The post-quiz learning potential for the current class was nearly identical to that of the spring 2015 class (0.200 vs. 0.192). As a reduced homework completion rate played a large role in the quiz outcomes, I examined homework completion rates for the three assignments preceding the final exam. The completion rates for both classes were virtually identical (57.4% for the spring 2015 group and 57.0% for the fall 2015 group).

The possibility of imposing a penalty for a failure to submit homework assignments was discussed following the quiz. No penalty was implemented. However, the class’s homework submission rate only improved slightly.

Considering that the near identical rates of homework completion resulted in nearly identical realized learning potential following the quiz, the penalty will be adopted for spring 2016 and added to the syllabus and other course-related material. As a result, if a student completes all homework assignments, that student could earn a total of 5 points toward his or her grade. In contrast, if a student submits no homework assignments, that student would see 5 points deducted from his or her grade.

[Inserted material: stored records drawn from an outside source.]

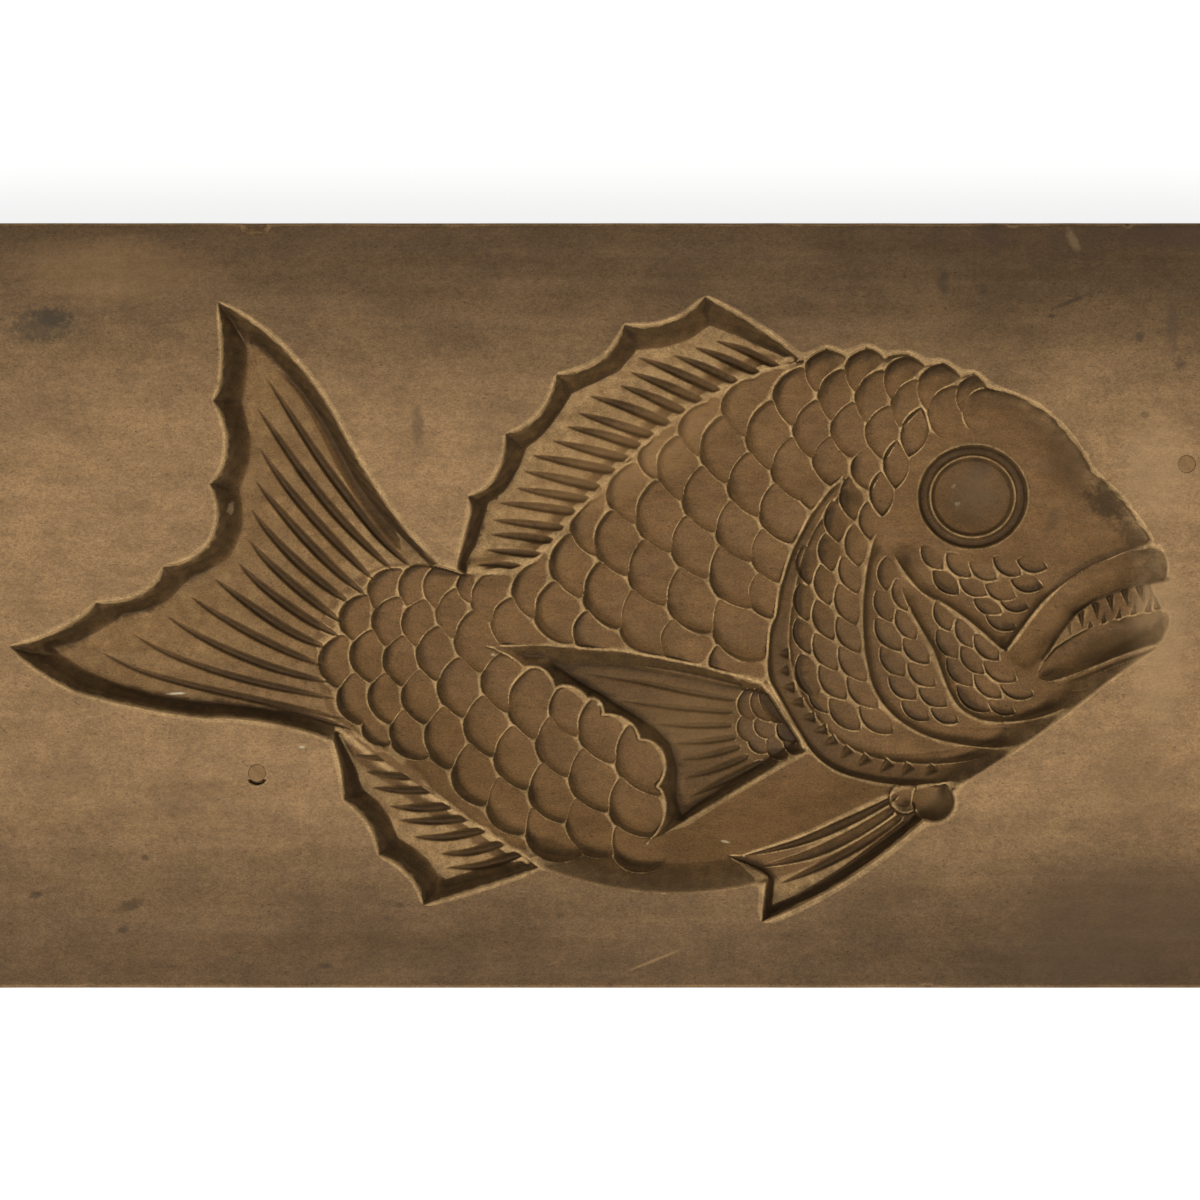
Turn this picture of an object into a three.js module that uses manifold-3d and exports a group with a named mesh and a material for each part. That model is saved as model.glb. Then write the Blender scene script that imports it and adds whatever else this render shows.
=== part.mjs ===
import * as THREE from "three";
import { mergeVertices } from "three/addons/utils/BufferGeometryUtils.js";
import Module from "manifold-3d";

// Wooden cake mould: one thick cherry plank with a sea bream carved into its face, and two round
// pegs set flush into the plain wood, below the tail and beyond the lips.
// Millimetres. The plank lies on its back, so +Z comes out of the carved face, +X runs towards the
// fish's head and +Y towards its back fin. The origin is the middle of the underside.

// Driving dimensions of the plank
const boardLength = 420;
const boardWidth = 240;
const boardThickness = 45;
const boardArris = 1.2;

// Plain wood left at least this wide outside the carved figure
const endMargin = 27.7;
const sideMargin = 20.4;

// Depths of the carving below the face
const bodyWallDepth = 7;
const bodyShoulderDepth = 11;
const bodyDepth = 14;
const tailDepth = 8.5;
const dorsalDepth = 8;
const analDepth = 7.5;
const pelvicDepth = 8;
const pectoralDepth = 16.5;
const lipDepth = 15;
const eyeRingDepth = 15.5;
const eyeBowlDepth = 17.5;
const eyeRimWidth = 1.1;
const mouthDepth = 6;
const rimLip = 0.2; // the walls drop straight for this much before they lean in
const knobDepth = 10;

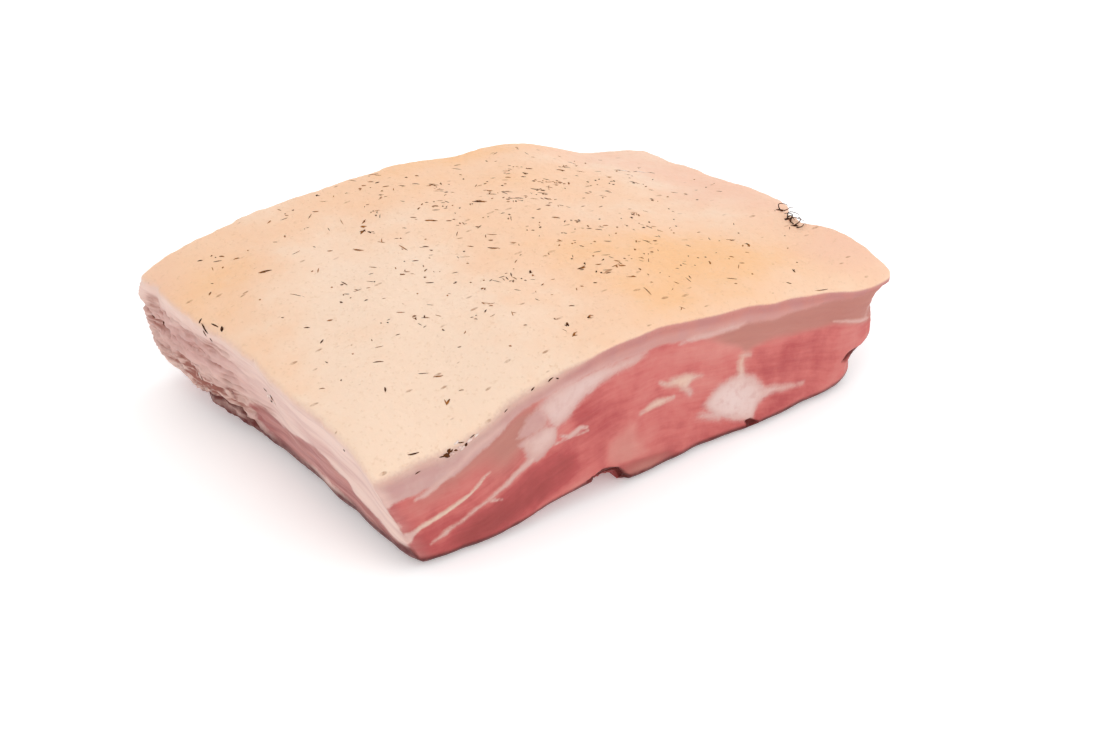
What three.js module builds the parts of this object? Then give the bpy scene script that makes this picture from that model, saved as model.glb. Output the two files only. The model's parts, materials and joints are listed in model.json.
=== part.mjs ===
// A slab of raw pork belly with its rind on, lying flesh side down on a flat surface.
// Millimetres, +Z up. X runs along the long cut face, Y across the slab from that face to the one behind.
// The origin is on the surface the slab lies on, below the middle of the rind.
// The slab is one solid: a box lattice whose points are carried onto the rind, the underside and the walls.

import * as THREE from "three";
import { mergeVertices } from "three/addons/utils/BufferGeometryUtils.js";

// Driving dimensions.
const slabLength = 264; // along X, over the rind
const slabWidth = 170; // along Y, over the rind
const halfLength = slabLength / 2;
const halfWidth = slabWidth / 2;

// How far each corner of the rind lies outside that rectangle, and how much it is rounded off.
const corners = {
  frontLeft: { outX: -3, outY: -1, round: 1 },
  frontRight: { outX: 2, outY: -1, round: 5 },
  backLeft: { outX: 4, outY: 4, round: 3 },
  backRight: { outX: 2, outY: -1, round: 5 },
};
const cornerHold = 2.5; // the higher, the sooner a corner's offset fades along the edges
const cornerReach = 0.1; // the share of a half edge that a corner's rounding takes

// Height of the rind above the surface at seven even stations along X, from left to right.
const frontCrest = [37, 48, 60, 63, 57, 46, 36]; // along the front cut
const backCrest = [52, 65.5, 68, 66.5, 60.5, 45, 30.5]; // along the back cut

// Between the crests the rind rises in a shoulder, nearer the front, most at the drooping ends.
const shoulder = { left: 16, middle: 3.5, right: 13.5, lean: 0.54 };

// Slow unevenness of the rind: waves of the given height and length.
const rindSwell = [
  { height: 0.8, lengthX: 97, lengthY: 140, phase: 0.6 },
  { height: 0.5, lengthX: 61, lengthY: -75, phase: 2.1 },
  { height: 0.3, lengthX: 38, lengthY: 52, phase: 4.0 },
];

// The foot is where the slab meets the surface: how far it is drawn in from the rind, and how round it is.
const footInset = { front: -1, back: 3, leftFront: 22, leftBack: 13, leftBow: 3.5, right: 29 };
const footRound = { front: 4, back: 5, left: 7, right: 3 };
const footBulge = { at: 76, reach: 26, out: 4 }; // the front foot spreads here

// Waves along the four edges of the rind, and the nicks that trimming left in them.
const edgeWave = { height: 0.9, length: 71 };
const edgeRipple = { height: 0.4, length: 23 };
const edgePhase = { left: 1.1, right: 3.4, front: 0.4, back: 2.2 };
const frontEvenness = 0.6; // the front cut is straighter than the others
const rightNicks = [
  { at: -21, depth: 3, reach: 5 },
  { at: -36, depth: 4, reach: 14 },
  { at: 23, depth: 1.6, reach: 6 },
  { at: 64, depth: 2.6, reach: 7 },
];
const leftNicks = [
  { at: 76, depth: 1.5, reach: 5 },
  { at: 30, depth: 1.2, reach: 12 },
];

// The rind stands out past the flesh on the right, most at the front corner.
const rindThickness = 3;
const rindLip = { least: 0.5, right: 2, frontRight: 9, fade: 40 };

// The thicker lower muscle starts in a step; left of it the underside is hollow towards the front.
const hollow = { height: 6.5, from: -92, peak: -27, step: -20, end: -13, deepTo: 35, deepFrom: -45 };
const cornerLift = { height: 12, reachX: 55, reachY: 85 }; // the back left corner lies off the surface

// On the right wall the lower muscle ends in a low flap, with the upper muscle swelling out above a seam.
const flap = { height: 5, reach: 3, out: 2.5 };
const seam = { height: 9.3, reach: 1.8, depth: 4.5 };
const swelling = { from: 9, full: 13, fade: 18, end: 42, out: 6 };
const backFade = { share: 0.6, from: -15, to: 75 }; // towards the back all three lose this share

// The lattice. Wall rows keep these distances from the foot and from the rind, with even rows between.
const segmentsX = 42;
const segmentsY = 27;
const footRows = [0, 2, 4.6, 7.5, 9.6, 12.6, 17];
const middleRows = 3;
const rindRows = [rindThickness + 1.6, rindThickness, 0];
const lastRow = footRows.length + middleRows + rindRows.length - 1;

const smooth = THREE.MathUtils.smoothstep; // smoothstep(x, min, max)
const mix = THREE.MathUtils.lerp;
const bell = (distance, reach) => Math.exp(-((distance / reach) ** 2));

// A smooth line through heights at even stations from -halfLength to halfLength.
function crestLine(heights) {
  const stations = heights.map((_, i) => mix(-halfLength, halfLength, i / (heights.length - 1)));
  const line = new THREE.CubicInterpolant(stations, heights, 1);
  return (x) => line.evaluate(THREE.MathUtils.clamp(x, -halfLength, halfLength))[0];
}
const frontHeight = crestLine(frontCrest);
const backHeight = crestLine(backCrest);

function swellAt(x, y) {
  return rindSwell.reduce(
    (sum, w) => sum + w.height * Math.sin(2 * Math.PI * (x / w.lengthX + y / w.lengthY) + w.phase),
    0,
  );
}

// Height of the rind above the surface.
function rindHeight(x, y) {
  const across = THREE.MathUtils.clamp((y + halfWidth) / slabWidth, 0, 1);
  const crest = mix(frontHeight(x), backHeight(x), across);
  const end = x < 0 ? shoulder.left : shoulder.right;
  const rise = mix(shoulder.middle, end, Math.min((x / halfLength) ** 2, 1));
  return crest + rise * Math.sin(Math.PI * across ** shoulder.lean) + swellAt(x, y);
}

// Height of the underside: flat on the surface, but for the hollow and the lifted corner.
function undersideHeight(x, y) {
  const climb = smooth(x, hollow.from, hollow.peak) ** 1.3;
  const drop = 1 - smooth(x, hollow.step, hollow.end);
  const depth = 1 - smooth(y, hollow.deepFrom, hollow.deepTo);
  const curl =
    smooth(-x, halfLength - cornerLift.reachX, halfLength) *
    smooth(y, halfWidth - cornerLift.reachY, halfWidth);
  return hollow.height * climb * drop * depth + cornerLift.height * curl;
}

function edgeOffset(along, shift) {
  const wave = edgeWave.height * Math.sin((2 * Math.PI * along) / edgeWave.length + shift);
  const ripple = edgeRipple.height * Math.sin((2 * Math.PI * along) / edgeRipple.length + 2 * shift);
  return wave + ripple;
}

function nickDepth(nicks, along) {
  return nicks.reduce((sum, n) => sum + n.depth * bell(along - n.at, n.reach), 0);
}

function cornerAt(u, v) {
  if (v < 0) return u < 0 ? corners.frontLeft : corners.frontRight;
  return u < 0 ? corners.backLeft : corners.backRight;
}

// The outline of the rind in plan, as the reach of each edge; u and v run from -1 to 1.
function rindPlan(u, v) {
  const x0 = u * halfLength;
  const y0 = v * halfWidth;
  const left = -halfLength + edgeOffset(y0, edgePhase.left) + nickDepth(leftNicks, y0);
  const right = halfLength + edgeOffset(y0, edgePhase.right) - nickDepth(rightNicks, y0);
  const front = -halfWidth + frontEvenness * edgeOffset(x0, edgePhase.front);
  const back = halfWidth + edgeOffset(x0, edgePhase.back);
  const corner = cornerAt(u, v);
  const pull = Math.abs(u * v) ** cornerHold; // 1 at the corner, fading along both edges
  const round = corner.round * Math.max(0, 1 - (2 - Math.abs(u) - Math.abs(v)) / cornerReach);
  return new THREE.Vector2(
    mix(left, right, (u + 1) / 2) + Math.sign(u) * (corner.outX * pull - round / 2),
    mix(front, back, (v + 1) / 2) + Math.sign(v) * (corner.outY * pull - round / 2),
  );
}

// How far the rind stands out past the flesh at a place on the outline.
function lipAt(u, v) {
  if (u < 1) return rindLip.least;
  const fromFront = smooth(v * halfWidth, -halfWidth, -halfWidth + rindLip.fade);
  return mix(rindLip.frontRight, rindLip.right, fromFront);
}

// The plan of the foot, drawn in from the rind's outline.
function footPlan(u, v) {
  const plan = rindPlan(u, v);
  const bow = footInset.leftBow * (1 - v * v);
  const left = mix(footInset.leftFront, footInset.leftBack, smooth(v, 0, 1)) + bow;
  const front = footInset.front - footBulge.out * bell(plan.x - footBulge.at, footBulge.reach);
  const insetX = u < 0 ? left : footInset.right;
  const insetY = v < 0 ? front : footInset.back;
  return new THREE.Vector2(plan.x - u * insetX, plan.y - v * insetY);
}

// The outward direction in plan at a wall point, and the foot's radius there.
function wallSide(u, v) {
  const out = new THREE.Vector2(Math.abs(u) === 1 ? u : 0, Math.abs(v) === 1 ? v : 0);
  const radiusX = u < 0 ? footRound.left : footRound.right;
  const radiusY = v < 0 ? footRound.front : footRound.back;
  const radius = out.x === 0 ? radiusY : out.y === 0 ? radiusX : (radiusX + radiusY) / 2;
  return { out: out.normalize(), radius };
}

// How far above the foot a wall row lies, on a wall of the given height.
function rowHeight(row, wallHeight) {
  if (row < footRows.length) return footRows[row];
  const fromTop = lastRow - row;
  if (fromTop < rindRows.length) return wallHeight - rindRows[rindRows.length - 1 - fromTop];
  const lowest = footRows[footRows.length - 1];
  const highest = wallHeight - rindRows[0];
  return mix(lowest, highest, (row - footRows.length + 1) / (middleRows + 1));
}

// How far the muscles stand out from the slope of the right wall, at height h above the foot.
function muscleOffset(u, v, h) {
  if (u < 1) return 0;
  const groove = seam.depth * bell(h - seam.height, seam.reach);
  const low = flap.out * bell(h - flap.height, flap.reach) - groove;
  const rising = smooth(h, swelling.from, swelling.full);
  const high = swelling.out * rising * (1 - smooth(h, swelling.fade, swelling.end));
  return (low + high) * (1 - backFade.share * smooth(v * halfWidth, backFade.from, backFade.to));
}

// Where a lattice point of the slab goes; row 0 is the underside and lastRow the rind.
function slabPoint(u, v, row) {
  const rind = rindPlan(u, v);
  const foot = footPlan(u, v);
  const top = rindHeight(rind.x, rind.y);
  const bottom = undersideHeight(foot.x, foot.y);
  if (row === 0) return new THREE.Vector3(foot.x, foot.y, bottom);
  const h = rowHeight(row, top - bottom);
  if (lastRow - row < 2) return new THREE.Vector3(rind.x, rind.y, bottom + h);
  const { out, radius } = wallSide(u, v);
  const share = h / (top - bottom);
  const round = radius * Math.sqrt(1 - (1 - Math.min(h / radius, 1)) ** 2) * (1 - share);
  const flesh = rind.clone().addScaledVector(out, -lipAt(u, v));
  const plan = foot.lerp(flesh, share).addScaledVector(out, round + muscleOffset(u, v, h));
  return new THREE.Vector3(plan.x, plan.y, bottom + h);
}

function slabGeometry() {
  const box = new THREE.BoxGeometry(2, 2, lastRow, segmentsX, segmentsY, lastRow);
  box.deleteAttribute("normal");
  box.deleteAttribute("uv");
  const position = box.getAttribute("position");
  const exact = (t) => (Math.abs(Math.abs(t) - 1) < 1e-6 ? Math.sign(t) : t); // the walls' u or v is 1 or -1
  for (let i = 0; i < position.count; i++) {
    const row = Math.round(position.getZ(i) + lastRow / 2);
    const p = slabPoint(exact(position.getX(i)), exact(position.getY(i)), row);
    position.setXYZ(i, p.x, p.y, p.z);
  }
  const slab = mergeVertices(box, 1e-3);
  slab.computeBoundingBox();
  const middle = slab.boundingBox.getCenter(new THREE.Vector3());
  slab.translate(-middle.x, -middle.y, -slab.boundingBox.min.z);
  slab.computeVertexNormals();
  return slab;
}

const rawPork = new THREE.MeshStandardMaterial({ color: 0xf3d0b4, roughness: 0.55, metalness: 0 });

const belly = new THREE.Mesh(slabGeometry(), rawPork);
belly.name = "pork_belly";

const porkBellySlab = new THREE.Group();
porkBellySlab.add(belly);

export default porkBellySlab;
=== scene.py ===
import json
import math
import random

import bmesh
import bpy
import numpy as np
from mathutils import Matrix, Vector, kdtree, noise
from mathutils.bvhtree import BVHTree

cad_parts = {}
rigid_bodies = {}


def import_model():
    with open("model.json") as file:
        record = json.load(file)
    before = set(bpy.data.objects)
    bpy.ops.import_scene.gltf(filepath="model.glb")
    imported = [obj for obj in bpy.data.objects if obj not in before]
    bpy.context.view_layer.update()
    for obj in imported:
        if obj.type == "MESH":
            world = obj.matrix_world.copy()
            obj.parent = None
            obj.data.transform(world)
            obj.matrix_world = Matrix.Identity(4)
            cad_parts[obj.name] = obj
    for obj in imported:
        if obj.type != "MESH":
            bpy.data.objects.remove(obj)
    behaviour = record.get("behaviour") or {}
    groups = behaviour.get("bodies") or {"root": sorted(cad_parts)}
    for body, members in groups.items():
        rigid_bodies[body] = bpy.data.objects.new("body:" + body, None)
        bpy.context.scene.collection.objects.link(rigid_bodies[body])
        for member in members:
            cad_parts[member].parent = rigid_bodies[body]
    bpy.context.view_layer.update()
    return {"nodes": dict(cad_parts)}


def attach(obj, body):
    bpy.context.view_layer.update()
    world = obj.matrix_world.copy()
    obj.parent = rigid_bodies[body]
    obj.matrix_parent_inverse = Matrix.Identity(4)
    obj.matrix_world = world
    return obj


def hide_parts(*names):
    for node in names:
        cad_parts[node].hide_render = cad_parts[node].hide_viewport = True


# A slab of raw pork belly, rind up. Metres; +X along the long front cut, +Y across, +Z up.

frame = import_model()
mm = 0.001


def linear(hexColour):
    parts = [int(hexColour[i:i + 2], 16) / 255 for i in (1, 3, 5)]
    straight = [c / 12.92 if c <= 0.04045 else ((c + 0.055) / 1.055) ** 2.4 for c in parts]
    return (*straight, 1.0)


def addNode(tree, kind, sockets=(), out=0, stops=(), **settings):
    # Sockets are named, or in order; a hex value is a colour. Gives the output that is asked for.
    made = tree.nodes.new("ShaderNode" + kind)
    for name, value in settings.items():
        setattr(made, name, value)
    for key, value in sockets.items() if isinstance(sockets, dict) else enumerate(sockets):
        if isinstance(value, bpy.types.NodeSocket):
            tree.links.new(value, made.inputs[key])
        else:
            made.inputs[key].default_value = linear(value) if isinstance(value, str) else value
    for number, (at, colour) in enumerate(stops):
        elements = made.color_ramp.elements
        stop = elements.new(at) if 0 < number < len(stops) - 1 else elements[0 if number == 0 else -1]
        stop.position, stop.color = at, linear(colour)
    return made.outputs[out] if made.outputs else made


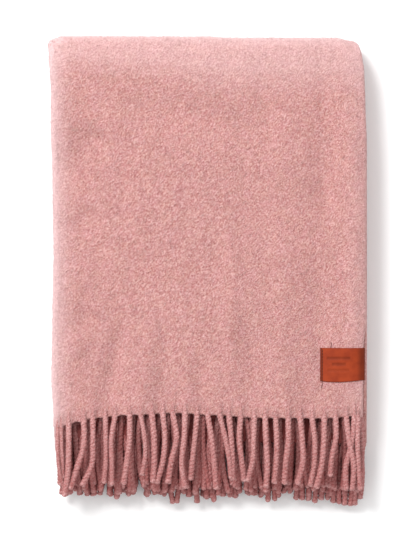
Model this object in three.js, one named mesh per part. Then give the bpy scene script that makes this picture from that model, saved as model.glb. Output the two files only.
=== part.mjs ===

I am disappointed that mandatory penalties need to be adopted. However, just as had been the case prior to the implementation of a mandatory library session to familiarize students with credible research resources, a voluntary approach proved insufficient. Even as students received detailed information related to the impact of homework on the quiz outcomes, the homework completion rate only rose slightly. That outcome was reflected in the post-quiz realized learning potential.